2008 Eighth Annual Beckman Scholars Symposium
Thursday Poster Session - July 27, 2006

Brigitte Ziervogel
Department of Chemistry
University of Minnesota
Determination of the Pre-transfer Editing Mechanism of Escherichia coli Prolyl-tRNA Synthetase
Aminoacyl-tRNA synthetases activate specific amino acids and transfer them onto cognate tRNA molecules. Due to the similarity in amino acid side chains, synthetases sometimes misactivate non-cognate amino acids and misacylate their cognate tRNAs. Several pathways for correcting errors in amino acid activation (pre-transfer editing) and aminoacylation (post-transfer editing) have been proposed. Although it is well established that post-transfer editing occurs via hydrolysis of the aminoacyl ester bond in an active site that is distinct from the site of adenylate synthesis, the location and mechanism of pre-transfer editing are less well understood. Class II prolyl-tRNA synthetases (ProRS) has previously been shown to weakly misactivate non-cognate alanine and to carry out tRNA-independent pre-transfer editing.
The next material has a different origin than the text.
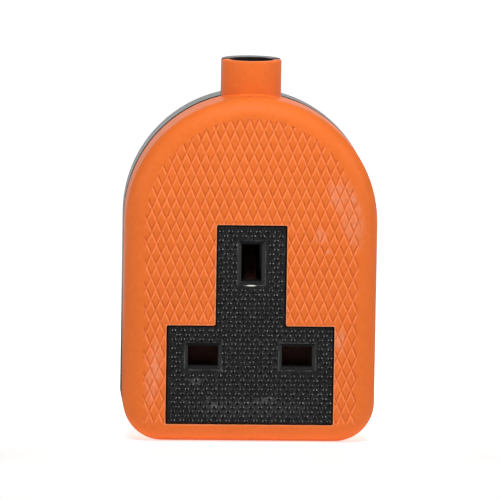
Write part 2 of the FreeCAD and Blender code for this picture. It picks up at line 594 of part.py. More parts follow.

Therefore, the mechanism of pre-transfer editing by Escherichia coli ProRS was investigated. Comparison of the rates of ATP hydrolysis by ProRS stimulated in the presence of non-cognate alanine and cognate proline, as well as the non-catalytic solution hydrolysis of Ala-AMP and Pro-AMP, suggests that the editing reaction is not enzyme catalyzed. The relative binding affinities estimated for cognate and non-cognate non-hydrolyzable adenylate analogs show that ProRS binds the alanine analog ~20-fold less tightly than the corresponding proline analog. Kinetic data also show that there is a direct correlation between the KM measured for various proline analogs and their relative rates of pre-transfer editing. Taken together, these data support a non-enzymatic, or selective hydrolysis, model for pre-transfer editing wherein the non-cognate substrate is more readily released from the enzyme’s active site and hydrolyzed in solution.